Fantasy Baseball: Top 300 player rankings
Consider last year's flap regarding the secondary ticket market. In February, the Yankees prohibited print-at-home tickets and went to war against StubHub, where tickets can be sold for as much or as little as the seller asks, instead of their own Ticketmaster-driven Yankees Ticket Exchange. The situation was eventually resolved in June, but not before chief operating officer Lonn Trost explained that fans purchasing premium tickets at face value were "frustrated" by sitting next to those who had scooped them up at a discount.

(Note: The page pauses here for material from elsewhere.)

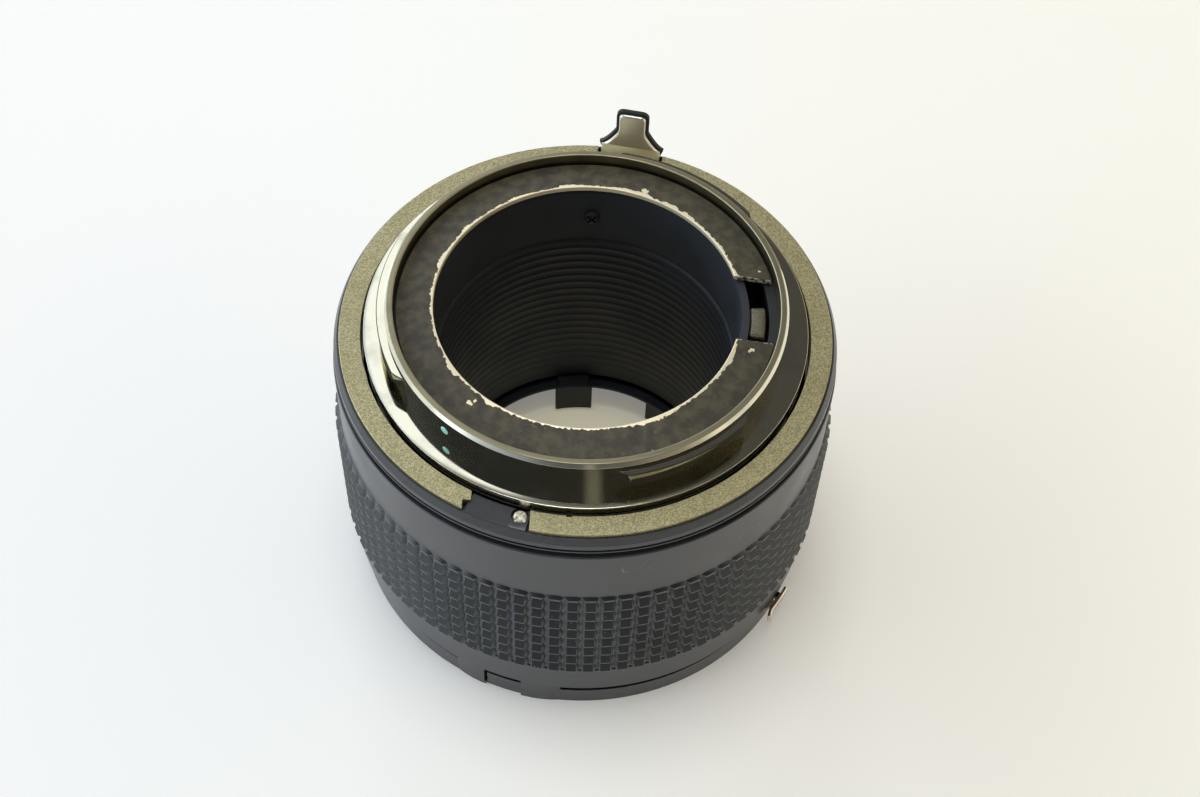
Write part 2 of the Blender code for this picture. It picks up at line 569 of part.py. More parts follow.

The Yankees clearly don’t need any advice about to how to make money, and they’re not too far off from fielding a contending team. But it’s already clear that their dollars don’t guarantee championships—quite the opposite, when the team loses draft picks and ties up its roster in aging, expensive and increasingly ineffective players. At a time when the entire industry is fretting over its inability to market its biggest stars at a level comparable to the NBA and the NFL, forward thinking is welcome. Its highest-profile franchise shouldn’t be cultivating Jeter’s blandness or Mickey Mantle’s crew cut as a template for the future, and it shouldn’t be going to war with its own players or its fan base. Treat the players like adults and respect the paying customer. It’s not too much to ask—most of the other 29 teams can do it.